Ein bisschen entschädigt der Blick nach oben zur sehr schönen, vergoldeten Kassettendecke aus der Renaissance. Auch vier Säulenfragmente aus derselben Epoche sind Glanzstücke. Kurios ist die Präsentation im rechten Seitenschiff von Schädeln und Knochen der geschichtlich überlieferten 800 Märtyrer der Stadt, die sich nach der Eroberung Otrantos durch die Osmanen lieber enthaupten ließen als zu Muslimen zu konvertieren. Vor der Kapelle mit den Reliquien scharen sich gerade zwei Gruppen (Deutsche bzw. Franzosen), die angesichts der Gebeine das Gruseln lernen wollen…

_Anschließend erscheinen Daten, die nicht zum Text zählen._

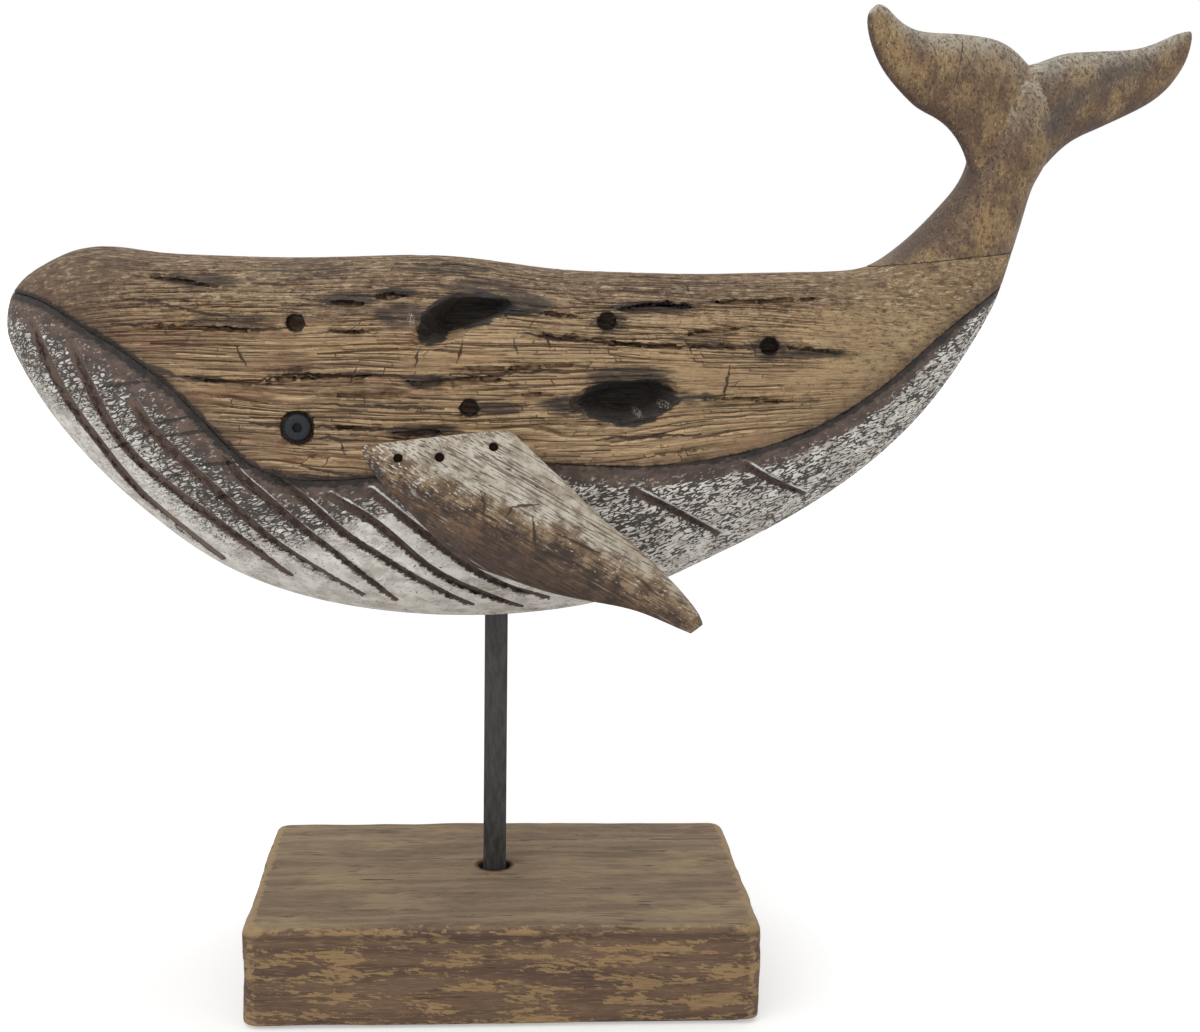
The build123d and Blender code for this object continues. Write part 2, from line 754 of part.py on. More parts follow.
with BuildPart() as eye_holes:
    rod(eye_seat, eye_seat_diameter / 2, reach)
    eye_hole_depth = eye_shank_length + dowel_end_gap
    rod(eye_seat.offset(-eye_hole_depth), eye_shank_diameter / 2 + eye_fit, eye_hole_depth)
    mirror(about=whale_plane)

# The dowels across the seam stand upright, and those of the tail stand square to its joint
body_dowels = {}
for place, share in body_dowel_shares.items():
    x, z = body_point(*share)
    body_dowels[place] = Plane((x, post_y, z))
    pin = dowel(body_dowels[place], body_dowel_diameter, body_dowel_length)
    save(pin.part, f"body_dowel_{place}")

tail_dowels = {}
for place, share in tail_dowel_shares.items():
    centre = Vector(joint_x, post_y, joint_z) + joint_run * share
    tail_dowels[place] = Plane(origin=centre, x_dir=joint_run, z_dir=joint_up)
    pin = dowel(tail_dowels[place], tail_dowel_diameter, tail_dowel_length)
    save(pin.part, f"tail_dowel_{place}")

with BuildPart() as dowel_holes:
    for plane in body_dowels.values():
        half_hole = body_dowel_length / 2 + dowel_end_gap
        rod(plane.offset(-half_hole), body_dowel_diameter / 2 + dowel_fit, 2 * half_hole)
    for plane in tail_dowels.values():
        half_hole = tail_dowel_length / 2 + dowel_end_gap
        rod(plane.offset(-half_hole), tail_dowel_diameter / 2 + dowel_fit, 2 * half_hole)

# The belly: everything below the seam, carved, and bored for the bar
with BuildPart() as whale_belly:
    add(whale_form.part)
    add(tail_space.part, mode=Mode.SUBTRACT)
    add(belly_space.part, mode=Mode.INTERSECT)
    add(seam_groove.part, mode=Mode.SUBTRACT)
    add(pleats.part, mode=Mode.SUBTRACT)
    add(dowel_holes.part, mode=Mode.SUBTRACT)
    add(nail_holes.part, mode=Mode.SUBTRACT)
    add(mirror(nail_holes.part, about=whale_plane, mode=Mode.PRIVATE), mode=Mode.SUBTRACT)
    with BuildSketch(Plane((post_x, post_y, base_top))):
        Circle(post_hole_radius)
    extrude(amount=post_top + post_end_gap - base_top, mode=Mode.SUBTRACT)
save(whale_belly.part, "whale_belly")

# The back: old timber with long splits, and on the near side two burnt hollows and some old
# nail holes
with BuildPart() as whale_back:
    add(whale_form.part)
    add(tail_space.part, mode=Mode.SUBTRACT)
    add(belly_space.part, mode=Mode.SUBTRACT)
    add(timber_splits.part, mode=Mode.SUBTRACT)
    add(dowel_holes.part, mode=Mode.SUBTRACT)
    add(eye_holes.part, mode=Mode.SUBTRACT)
    add(nail_holes.part, mode=Mode.SUBTRACT)
    add(mirror(nail_holes.part, about=whale_plane, mode=Mode.PRIVATE), mode=Mode.SUBTRACT)
    for share in old_nail_shares:
        mouth = skin_point(whale_form.part, whale_plane, *body_point(*share))
        old_nail_floor = mouth - whale_plane.z_dir * old_nail_depth
        with BuildSketch(Plane(origin=old_nail_floor, x_dir=(1, 0, 0), z_dir=whale_plane.z_dir)):
            Circle(old_nail_diameter / 2)
        extrude(amount=reach, mode=Mode.SUBTRACT)
    for share, outline, length, height in hollows:
        mouth = skin_point(whale_form.part, whale_plane, *body_point(*share))
        skin = Plane(origin=mouth, x_dir=(1, 0, 0), z_dir=whale_plane.z_dir)
        lead = hollow_depth * hollow_lead_share
        lead_scale = 1 + (1 - hollow_floor_share) * hollow_lead_share
        mouth_face = hollow_face(skin.offset(lead), outline, length * lead_scale, height * lead_scale)
        floor_face = hollow_face(
            skin.offset(-hollow_depth), outline, length * hollow_floor_share, height * hollow_floor_share
        )
        loft([mouth_face, floor_face], ruled=True, mode=Mode.SUBTRACT)
save(whale_back.part, "whale_back")

# The tail: the stock and two flukes carved from one piece, dowelled onto the back
with BuildPart() as flukes:
    loft(fluke_sections(left_fluke_shares))
    loft(fluke_sections(right_fluke_shares))
    mirror(about=fluke_plane)

with BuildPart() as tail:
    add(whale_form.part)
    add(tail_space.part, mode=Mode.INTERSECT)
    add(flukes.part)
    add(dowel_holes.part, mode=Mode.SUBTRACT)
save(tail.part, "tail")
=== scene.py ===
# %% [markdown]
# # A carved whale on a stand
# The real object is a humpback whale cut from old timber. Its back is cracked and burnt, its
# belly is carved with pleats and whitewashed, and one square steel bar holds it over a heavy
# block. The solids of the CAD model are already in their places. This lesson gives them the
# skin of the real pieces: first a fine mesh that can hold carving, then the relief, and then
# the finish. The CAD model is loaded first, because everything is measured against it.

from functools import partial, reduce
from math import cos, sin

import bpy
import numpy as np
from mathutils import Matrix, Vector


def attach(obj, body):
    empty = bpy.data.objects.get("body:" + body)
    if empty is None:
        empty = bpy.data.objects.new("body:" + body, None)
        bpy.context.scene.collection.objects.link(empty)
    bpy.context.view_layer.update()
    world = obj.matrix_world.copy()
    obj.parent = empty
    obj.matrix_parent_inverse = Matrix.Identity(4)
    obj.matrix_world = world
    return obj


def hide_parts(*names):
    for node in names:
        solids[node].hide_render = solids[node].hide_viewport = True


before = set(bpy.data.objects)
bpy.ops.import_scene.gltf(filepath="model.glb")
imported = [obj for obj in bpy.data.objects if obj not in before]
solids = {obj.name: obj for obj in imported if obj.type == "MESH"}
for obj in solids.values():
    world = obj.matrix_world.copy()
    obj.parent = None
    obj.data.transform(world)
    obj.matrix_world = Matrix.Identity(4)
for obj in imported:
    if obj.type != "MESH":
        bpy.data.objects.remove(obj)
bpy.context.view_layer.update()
mm = 0.001

# %% [markdown]
# ## The camera
# The photograph was taken from a little above the block and slightly from its left, with the
# camera turned a few degrees. The place and the angles were found by fitting the corners of
# the block and the outline of the whale. A camera could also be aimed with a constraint, but
# its roll would be lost, so the three axes are written straight into its matrix.

# %% Set up the camera
camera_place = Vector((-9.013, -639.211, 257.629)) * mm
camera_turn = 0.06527
camera_pitch = 0.14908
camera_roll = 0.01557
photo_width_px = 1200
focal_length_px = 1874.62
sensor_width = 36

ahead = Vector(
    (
        sin(camera_turn) * cos(camera_pitch),
        cos(camera_turn) * cos(camera_pitch),
        -sin(camera_pitch),
    )
)
level = Vector((cos(camera_turn), -sin(camera_turn), 0))
upward = level.cross(ahead)
right = level * cos(camera_roll) + upward * sin(camera_roll)
top = upward * cos(camera_roll) - level * sin(camera_roll)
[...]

Die Kathedrale ist deutlich sehenswerter als die herausgeputzte Altstadt mit ihren unzähligen Souvenirläden, weswegen wir bald unserem Parkplatz entgegenstreben und uns zwischendurch fragen, welcher heutige Pkw wohl weniger als 1,80 Meter breit ist…. Der Plan ist, an der Uferstraße die salentinische Küste entlang zu fahren. Karge Landschaft, kaum Dörfer, steile Klippen zum Meer – hier sieht Italien noch sehr ursprünglich aus.

In Santa Cesarea Terme halten wir nur kurz, um einen Blick auf einen Palast im maurischen Stil zu werfen – sieht ungefähr genauso unpassend aus wie der indisch anmutende Royal Pavilion im englischen Brighton. Bei Castro verlassen wir die Küste und erreichen über die Staatsstraße schnell unser Domizil. Müde, aber erfüllt und glücklich über den schönen Tag!